If you’ve heard this all before, you are quite correct. Texas “mother” Andrea Yates drowned her five children in a bathtub, the horror of the act itself can be left to the imagination. This isn’t shooting, drugging or gassing in carbon monoxide, either a quick or painless death; this is waterboarding to death. Yates had to actually hold down her struggling children (all boys) in the water. Yates claimed that she was sending them to “heaven,” and had “intended” in killing herself, but she of course didn’t. Perhaps she knew that there is something strange among Texas jurors, who seem to have such a high regard for “mothers”—white ones, anyways—that the only possible reason for committing such a heinously disturbing act is insanity, which of course is what the jury found her “guilty” of in her retrial.

But the sanctity of motherhood inspires other myths, like the father “ignoring” the “warning” signs of an impending slaughter, just as the Daniels’ character was “supposed” to. The deceit of this is part of the current myth that men are beasts and women are passive “victims”—even by their own children. Yates’ husband was vilified for “ignoring” the psychological “signs” that she was devolving into a state of murder. Yet we are supposed to assume that he is some kind of “mind reader,” that he is to imagine that his wife’s occasionally strange behavior is supposed to tip him off that she has something so horrific in mind that he must “assume” the worst? There are those who might even accuse him of being “crazy” and “misogynistic” for even suggesting it.

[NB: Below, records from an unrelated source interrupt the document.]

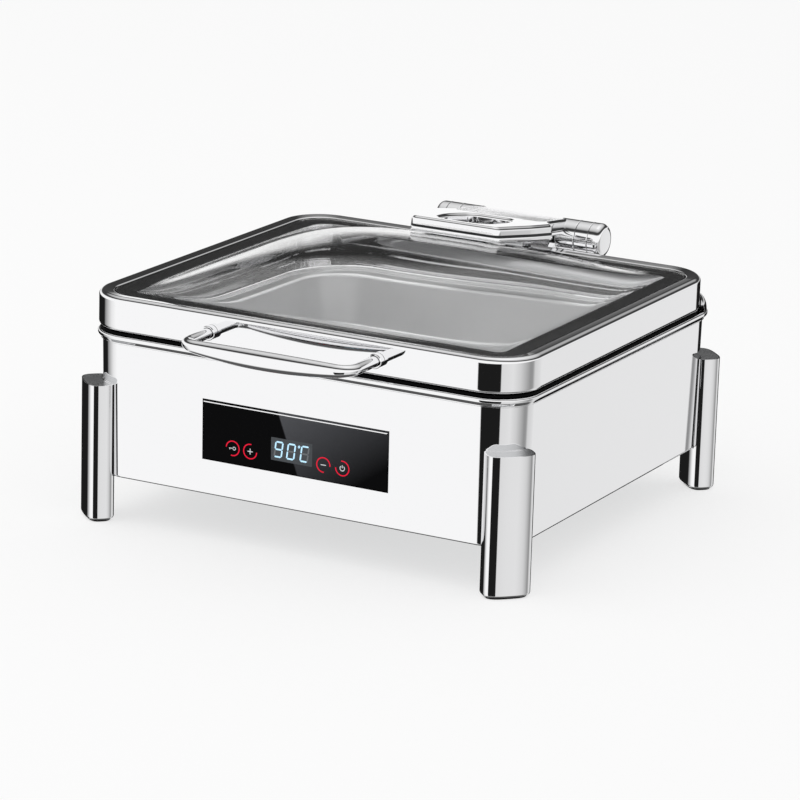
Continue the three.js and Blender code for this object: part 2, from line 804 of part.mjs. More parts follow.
// Lid frame: the outer face of the sheet, from the turned-in lip to the glass seat
function lidFrame() {
  const bandInner = lidTop - lidBandFall;
  const path = [
    at(lidBase, -lidBottomLip, lidBottom),
    ...lidEdgeShares.map(([inward, up]) => (
      at(lidBase, -lidBottomRound * inward, lidBottom + lidBottomRound * up))),
    at(lidBase, 0, lidTop - lidShoulder),
    ...lidShoulderShares.map(([inward, down]) => (
      at(lidBase, -lidTopRound * inward, lidTop - lidTopRound * down))),
    at(lidBase, -lidBandWidth, bandInner),
    at(lidBase, -lidBandWidth, seatTop),
    at(lidBase, -lidSeatInner, seatTop),
  ];
  const shell = toSolid(sheetBand(path, sheetWall));
  const screwHoles = join(sideSigns.map((sign) => handleScrewBar(sign, handleScrewRadius + boreGap)));
  return shell.subtract(screwHoles);
}

function glassSeal() {
  const outer = at(lidBase, -lidBandWidth - fitGap, 0);
  const inner = at(lidBase, -lidBandWidth - glassBorder, 0);
  const low = seatTop + fitGap;
  return ringSkin([
    { ...outer, height: low }, { ...outer, height: low + sealThickness },
    { ...inner, height: low + sealThickness }, { ...inner, height: low },
  ], true);
}

function lidGasket() {
  const top = lidBottom - fitGap;
  return ringSkin([
    at(lidBase, -gasketInset, gasketBottom),
    at(lidBase, -gasketInset, top),
    at(lidBase, -gasketInset - gasketWidth, top),
    at(lidBase, -gasketInset - gasketWidth, gasketBottom),
  ], true);
}

// Hinge arm: a flat ring over the dome, tilted down to the barrels on two necks
function armTopAt(y) {
  return armTopFront - (y - armFront) * Math.tan(armTilt);
}

function mirrored(right) {
  return [...right, ...right.map(([x, y]) => [-x, y]).reverse()];
}

function armOutline(inset) {
  const front = armFrontHalf - inset;
  const waist = armWaistHalf - inset;
  const neck = armNeckHalf - inset;
  const frontY = armFront + inset;
  const cornerY = frontY + armFrontRound;
  return mirrored([
    ...armCornerShares.map(([inward, back]) => [
      front - armFrontRound * inward, frontY + armFrontRound * back,
    ]),
    ...armSideShares.map(([outward, back]) => [
      front + (waist - front) * outward, cornerY + (armWaist - cornerY) * back,
    ]),
    ...armNeckShares.map(([outward, back]) => [
      neck + (waist - neck) * outward, armWaist + (armRear - armWaist) * back,
    ]),
    [neck, hingeAxisY],
    [lugInner + inset, hingeAxisY],
    [lugInner + inset, armRear - inset],
  ]);
}

function armWindow(grow) {
  const depth = windowRear - windowFront + grow + grow;
  return mirrored(windowShares.map(([outward, back]) => [
    (windowHalf + grow) * outward, windowFront - grow + depth * back,
  ]));
}

function armPlate() {
  const outer = [[0, armBevel], [armBevel, 0], [armThickness, 0]];
  const inner = [[-overrun, armBevel], ...outer.slice(0, 2), [armThickness + overrun, 0]];
  const layers = outer.map(([depth, inset]) => (
    armOutline(inset).map(([x, y]) => [x, y, armTopAt(y) - depth])));
  const holes = inner.map(([depth, inset]) => (
    armWindow(inset).map(([x, y]) => [x, y, armTopAt(y) - depth])));
  return toSolid(skin(layers, false)).subtract(toSolid(skin(holes, false)));
}

// Foot under the arm's rear bar: it reaches back and stands on the lid's rear band
function armFoot() {
  const front = armRear - armFootReach;
  const rear = lidRear - armFootSetback;
  const low = lidTop + fitGap;
  const high = armTopAt(front) - armThickness / 2;
  return prism([
    [front, low], [rear, low], [rear, low + armFootLip], [armRear, high], [front, high],
  ], -armFootHalf, armFootHalf).rotate([90, 0, 90]);
}

function armBoss(half, depth, low, high) {
  return block([-half, armScrewY - depth / 2, low], [half, armScrewY + depth / 2, high]);
}

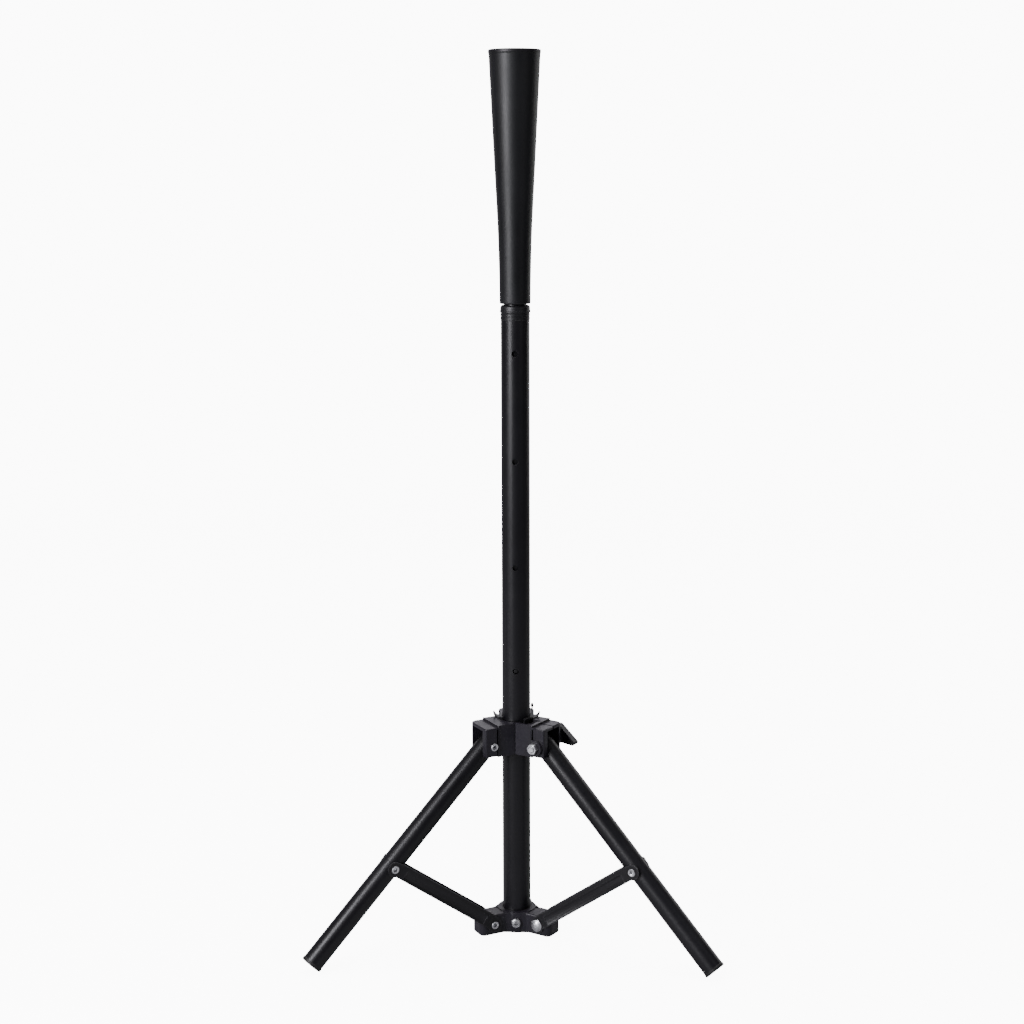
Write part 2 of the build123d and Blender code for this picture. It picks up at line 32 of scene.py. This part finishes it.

This politically-correct myth-making that asserts that women are “victims” even in the commission of such a horrific crime of murdering a child in a most agonizing fashion is used in Shutter Island as a difficult to tolerate justification for everything that transpired. By ending that way, what was until the last 10 minutes was a mesmerizing thriller turned out to be an overlong justification for male guilt for the crimes of women, particularly by mothers against their own children. 

I don’t blame Scorsese for this mendacity, but the writer of the story. I’m sure the victim myth premise was seen as “contemporary,” but for me the falsity of it destroyed the rationalization of the film itself; I didn’t believe for one minute that Daniels was the true “bad guy” in the film, but a scapegoat for the crimes of others more deserving of scrutiny.